1998 - 2003: 2nd Royal Government of Cambodia

Overview:

 

 The Cambodian press was seen as the freest press among countries in the region and most countries in Europe. There was no systematic repression on the press besides a political alignment and some cases of intermediations, threats of suspension and lawsuits. A steady improvement and development had been made since the formation of the second collision government in 1998. It was noted with less violence compared to the time prior the election while the quality was improving with more and more investigative and informative news articles published among those top local papers. Especially, Rasmey Kampuchea was among other international papers, The Cambodia Daily, Cambodge Soire and Phnom Penh Post, were providing a good model to the local papers.
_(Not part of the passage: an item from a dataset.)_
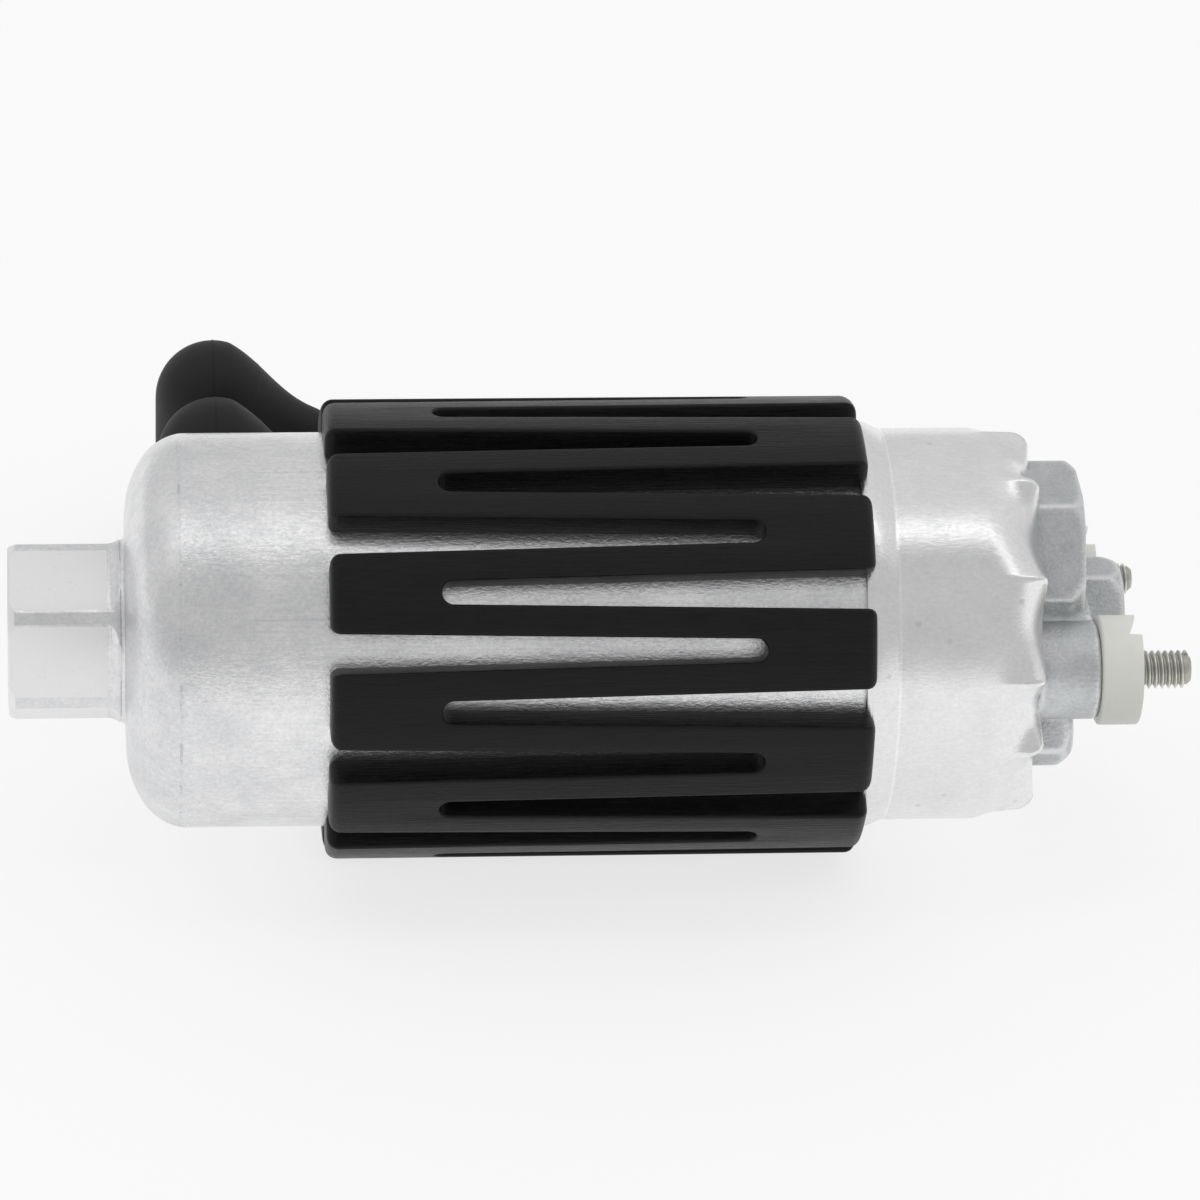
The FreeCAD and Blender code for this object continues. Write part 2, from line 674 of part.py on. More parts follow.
def coil(label, start, end, radius, wire, turns, at=(0.0, 0.0, 0.0), rotation=ALONG_X):
    """A helical spring of round wire from start to end along X, or turned to lie along another axis."""
    length = value_of(end) - value_of(start) - 2 * value_of(wire)
    path, (first, leaving) = coil_path(value_of(radius), length / turns, turns)
    section = Part.Wire(Part.makeCircle(value_of(wire), first, leaving))
    spring = doc.addObject("Part::Feature", label)
    spring.Shape = path.makePipeShell([section], True, False)
    offset = rotation.multVec(FreeCAD.Vector(0, 0, value_of(start) + value_of(wire)))
    middle = FreeCAD.Vector(*[value_of(amount) for amount in at])
    spring.Placement = FreeCAD.Placement(middle + offset, rotation)
    print(label, "least gap between turns", round(length / turns - 2 * value_of(wire), 2))
    return keep(spring, label)


seat_slip = size("seat_slip", 0.05)
check_spring_radius = size("check_spring_radius", 2.9)
check_spring_wire = size("check_spring_wire", 0.4)
check_spring_turns = 5
coil("check_valve_spring", poppet_start + poppet_disc + seat_slip, valve_room_end - seat_slip,
     check_spring_radius, check_spring_wire, check_spring_turns)

# Pump cell: two steel plates and a ring between them, pressed into the can behind the inlet chamber
cell_offset = size("cell_offset", 4.7)
cell_start = dome_end + cell_offset
inlet_plate_length = size("inlet_plate_length", 6.0)
cell_length = size("cell_length", 8.0)
outlet_plate_length = size("outlet_plate_length", 8.0)
shaft_radius = size("shaft_radius", 3.0)
bush_radius = size("bush_radius", 5.0)
bush_slip = size("bush_slip", 0.03)
port_radius = size("port_radius", 2.4)
port_reach = size("port_reach", 9.0)
relief_radius = size("relief_radius", 3.2)
relief_height = size("relief_height", 21.5)
relief_hole = size("relief_hole", 1.8)
relief_ball_radius = size("relief_ball_radius", 2.6)
shaft_pass = size("shaft_pass", 0.4)
chamber_start = cell_start + inlet_plate_length
chamber_end = chamber_start + cell_length
cell_end = chamber_end + outlet_plate_length
seat_radius = can_bore - fit

# The two meshing rotors: an inner one of four teeth in an outer one of five round lobes
inner_teeth = 4
eccentric = size("eccentric", 1.6)
lobe_circle = size("lobe_circle", 13.0)
lobe_round = size("lobe_round", 4.5)
mesh_gap = size("mesh_gap", 0.06)
side_gap = size("side_gap", 0.05)
ring_radius = size("ring_radius", 15.6)
root_gap = size("root_gap", 0.1)

inlet_plate = turned("inlet_plate_disc", tube_outline(cell_start, chamber_start, seat_radius, bush_radius))
keep(cut("inlet_plate", inlet_plate, [
    cylinder("inlet_port_low", port_radius, inlet_plate_length, (cell_start, port_reach, 0)),
    cylinder("relief_return", relief_hole, inlet_plate_length, (cell_start, 0, relief_height))]), "inlet_plate")
chamber_ring = turned("chamber_ring_disc", [
    (chamber_start, 0),
    (chamber_start, seat_radius),
    (chamber_end, seat_radius),
    (chamber_end, 0)])
keep(cut("chamber_ring", chamber_ring, [
    cylinder("chamber_bore", ring_radius + slip, cell_length, (chamber_start, 0, eccentric)),
    cylinder("relief_bore", relief_radius, cell_length, (chamber_start, 0, relief_height))]), "chamber_ring")
outlet_plate = turned("outlet_plate_disc",
                      tube_outline(chamber_end, cell_end, seat_radius, shaft_radius + shaft_pass))
keep(cut("outlet_plate", outlet_plate, [
    cylinder("outlet_port_high", port_radius, outlet_plate_length, (chamber_end, -port_reach, 0)),
    cylinder("relief_feed", relief_hole, outlet_plate_length, (chamber_end, 0, relief_height))]),
     "outlet_plate")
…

Another importance and excitement happened during this period was the opening of a Department of Media and Communication at the Royal University of Phnom Penh to provide a degree training in journalism in 2001. It was the first degree program in journalism ever established in Cambodia.

 

Despite improvement was made, the Cambodian press still faced a number of issues. For example, the lack of investing capital to secure the successful operation without dependence on the support from patrons and parties. Also, not just the journalism skills were seen to be short, but also the management and marketing skills among the newspaper staff also a key factor that strongly impacted the successful operation of the paper.

 

 Some Major Events:

 

  • By 2000

There were over 200 newspapers and magazines registered by the Ministry of Information, but only between 20 to 30 of them were published regularly while a few of them were published weekly.

 

  • September 2001:

The Department of Media and Communication of the Royal University of Phnom Penh was established to provide a Bachelor degree program in “Media Management”. This initiation took place under a collaborative work and contribution of some major key players include 1) the Royal University of Phnom Penh and the Ministry of Education, Youth and Sport of the Royal Government of Cambodia; 2) Konrad Adenauer Foundation; 3) Ateneo de Manila University; 4) Ohio University; and 5) The German Academic Exchange Service (DAAD).  This was the first degree program in journalism education established in Cambodia.

 

  • By October 2002:

The total number of the national newspapers was 160 - 36 foreign language newspapers, 42 magazines, 19 bulletins and 12 foriegn news agencies.

 

  • 2002:

The world-wide index of press freedom by Reporters Without Borders ranked Cambodia 71 of 139 countries listed.